Tunisie : la mobilisation face à une réforme contestée
La situation tunisienne présente un visage radicalement différent. L’Union générale tunisienne du travail (UGTT), force syndicale historique et acteur majeur de la transition démocratique, monte au créneau sur deux fronts brûlants.
D’une part, le puissant syndicat dénonce avec vigueur son exclusion du processus de révision du Code du travail. Dans un communiqué cinglant publié le 28 avril, l’UGTT fustige une « politique d’exclusion délibérée » orchestrée par le gouvernement, qui contreviendrait non seulement aux pratiques établies mais aussi aux conventions internationales ratifiées par la Tunisie. Pour les syndicalistes, cette méthode « opaque » laisse craindre un démantèlement progressif des protections sociales au profit des intérêts patronaux.
D’autre part, la centrale syndicale pointe l’impasse des négociations salariales dans un contexte économique tendu. « Les travailleurs tunisiens subissent une pression économique insoutenable« , martèlent les responsables syndicaux qui exigent des revalorisations concrètes pour compenser l’érosion constante du pouvoir d’achat.
Pour marquer cette journée symbolique, l’UGTT organise un grand rassemblement à Tunis, place Mohamed Ali El Hammi, suivi d’une marche vers la place du 14 janvier 2011 – symbole des aspirations démocratiques du pays. Un acte politique fort qui mêle revendications sociales immédiates et rappel des idéaux de la révolution.
Maroc : un cri d’alarme face à la crise sociale
Au Maroc, le climat social est électrique. Dans les grandes villes du royaume – Casablanca, Rabat, Marrakech et Tanger – les syndicats mobilisent massivement pour faire entendre la voix d’une classe moyenne et ouvrière étranglée par la flambée des prix.
« Cette fête du Travail se tient dans des conditions exceptionnellement difficiles« , alerte l’Union marocaine du travail (UMT) qui dénonce sans détour « l’envolée vertigineuse des prix et l’effondrement du pouvoir d’achat » des familles marocaines.
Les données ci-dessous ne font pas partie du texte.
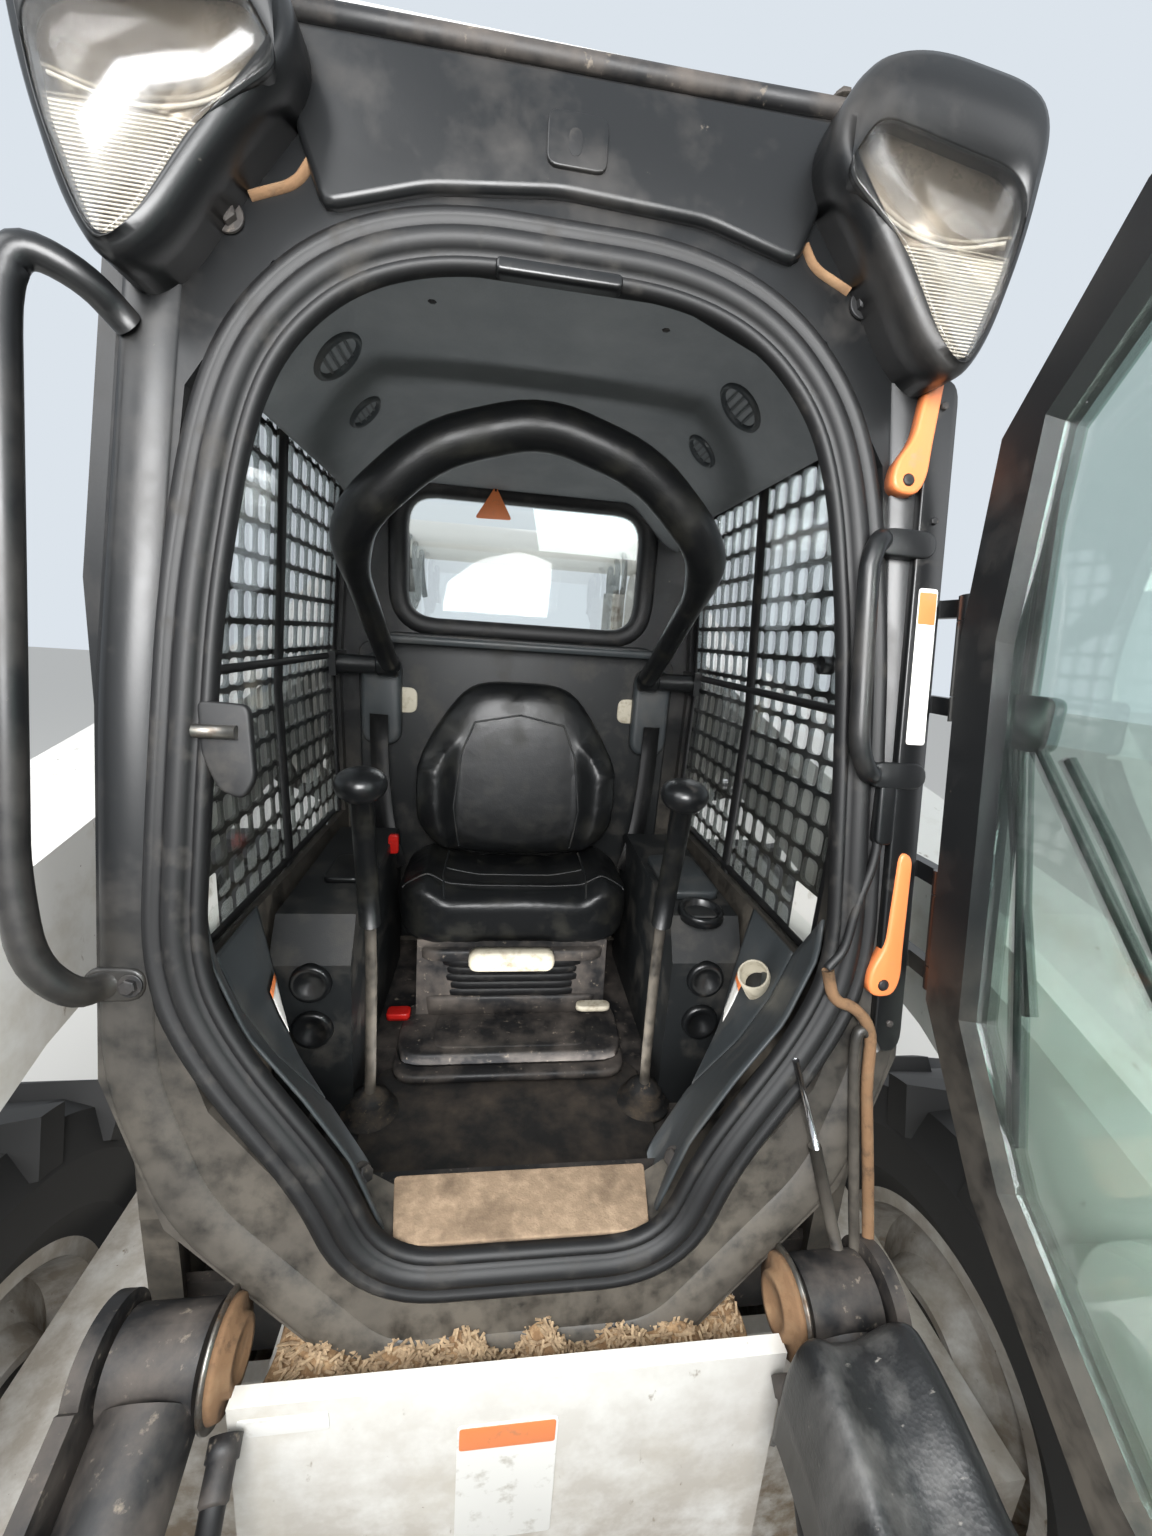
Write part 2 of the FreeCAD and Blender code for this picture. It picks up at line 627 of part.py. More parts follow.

Un constat partagé par l’Union nationale du travail au Maroc (UNTM), qui, à l’instar de UGTT en Tunisie, fustige également la « méthodologie autoritaire » d’un gouvernement accusé de restreindre le dialogue social à quelques interlocuteurs privilégiés.
Au-delà de la question cruciale du coût de la vie, les revendications se font précises et sectorielles : revalorisation urgente du Salaire minimum interprofessionnel garanti (SMIG), augmentation des pensions de retraite, révision à la hausse des allocations familiales, et ouverture immédiate de négociations dans les secteurs sensibles comme l’éducation, la santé et les collectivités territoriales.
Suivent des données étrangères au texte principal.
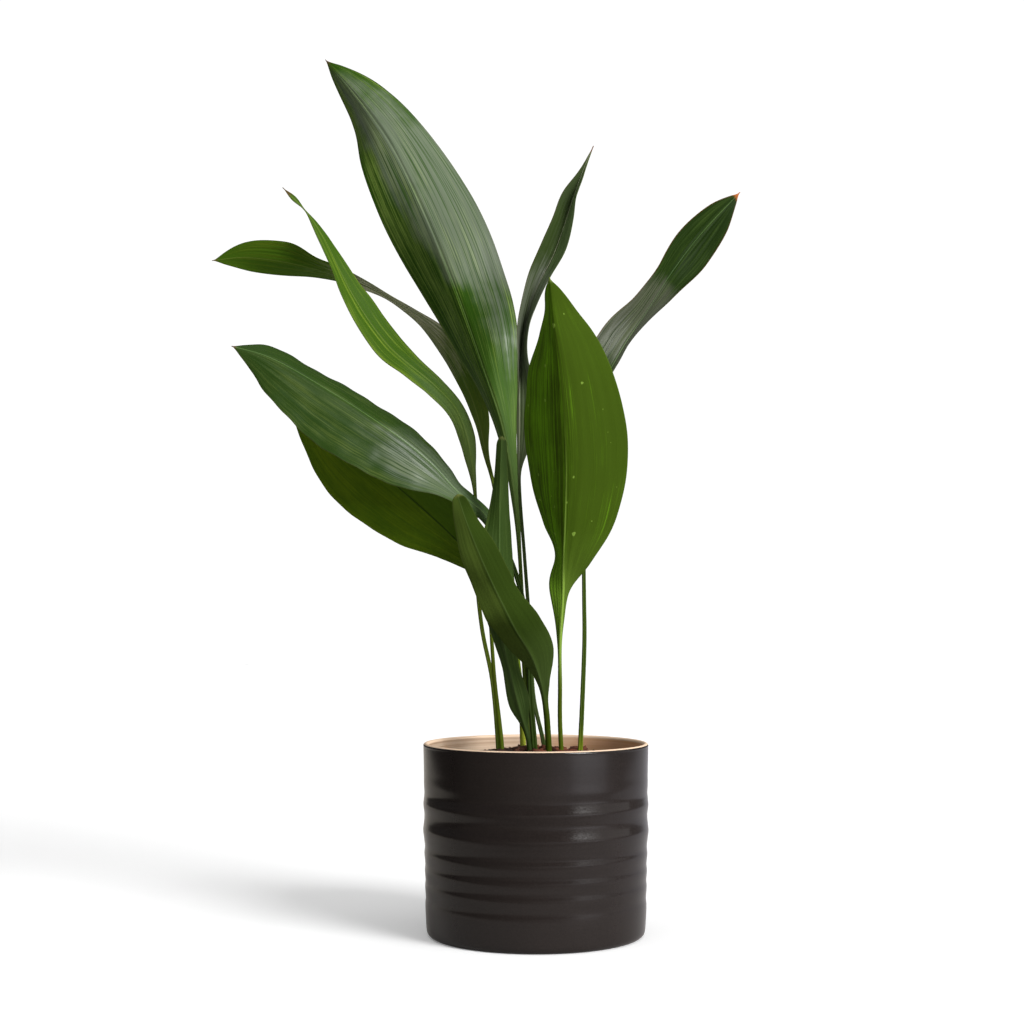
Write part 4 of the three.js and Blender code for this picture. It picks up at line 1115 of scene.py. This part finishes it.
reliefTree = leafRelief()
leafPieces = {}
for number, (name, own) in enumerate(leaves.items()):
    leaf = {**usual, **own}
    piece = leafBlank(name, leaf)
    runNodes(piece, reliefTree, {
        "Folds": relief["folds"], "Fold Depth": leaf["foldDepth"] * mm, "Fold Wander": relief["foldWander"],
        "Cockle Height": relief["cockle"] * mm, "Cockle Length": relief["cockleLength"], "Seed": 5.3 * number,
        "Material": leafFinish(name, leaf, number)})
    leafPieces[name] = piece
print("leaves grown:", sum(len(piece.data.polygons) for piece in leafPieces.values()), "faces")


# Bark chips go on once the stalks' places are known

groundRings = [(radius, soil["crown"]) for radius in range(4, bark["smallReach"] + 1, 5)]
groundPoints, groundFaces, _ = heaped([(0, soil["crown"])] + groundRings + [(0, soil["crown"] - 60)], 48)
ground = meshFrom("ground", groundPoints, groundFaces)
stalkPlaces = meshFrom("stalkPlaces", [np.array(leaf["foot"][1]) * mm for leaf in leaves.values()], [])
chipPlaces, chipTurns, chipSizes = largeChips()
barkPiece = meshFrom("bark_chips", chipPlaces, [], {"turn": chipTurns, "size": chipSizes})
runNodes(barkPiece, barkLayer(), {
    "Ground": ground, "Stalks": stalkPlaces, "Small Spacing": bark["smallSpacing"] * mm,
    "Stalk Gap": bark["stalkGap"] * mm, "Weathering": bark["weather"] * mm, "Seed": bark["smallSeed"],
    "Material": barkFinish()})
for helper in (ground, stalkPlaces):
    bpy.data.objects.remove(helper)
print("soil and bark laid:", len(barkPiece.data.polygons), "faces of bark")


# Rootstock keeps its solid, with a finish of its own

rootstock = {
    "dark": "6a4c2c", "light": "b39663", "scales": (620, 160, 160), "toneSpan": (0.35, 0.65),
    "rough": (0.6, 0.85), "gloss": 0.3, "bump": {"strength": 0.7, "depth": 0.0006},
}


def rootFinish():
    material, tree, shader = newMaterial("rootstockSkin", Specular_IOR_Level=rootstock["gloss"])
    scales = noise(tree, vectorCalc(tree, "MULTIPLY", objectPlace(tree), rootstock["scales"]), 1.0, 3.0)
    colour = twoTones(tree, scales, rootstock)
    surface(tree, shader, colour, scales, rootstock["rough"], scales, rootstock["bump"])
    return material


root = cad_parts["rootstock"]
root.data.materials.clear()
root.data.materials.append(rootFinish())

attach(potPiece, "root")
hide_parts("pot")
for piece in (soilPiece, barkPiece):
    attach(piece, "root")
    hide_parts("soil")
for name, piece in leafPieces.items():
    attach(piece, "root")
    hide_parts(name)
print("pieces joined to the frame")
Un Maghreb aux aspirations convergentes malgré des réalités contrastées
Si les formes d’expression varient – de la sobriété protocolaire algérienne aux manifestations vibrantes du Maroc et de la Tunisie – les aspirations profondes convergent : défense du pouvoir d’achat face à l’inflation, protection des acquis sociaux, respect des libertés syndicales et revendication d’un dialogue social authentique.
Ce 1er mai 2025 révèle ainsi les tensions différentes qui traversent les sociétés nord-africaines, où la question sociale reste au cœur des préoccupations citoyennes. Il témoigne également de la vitalité des mouvements syndicaux au Maroc et en Tunisie, qui continuent d’incarner, malgré les difficultés, un contre-pouvoir essentiel dans le paysage politique régional.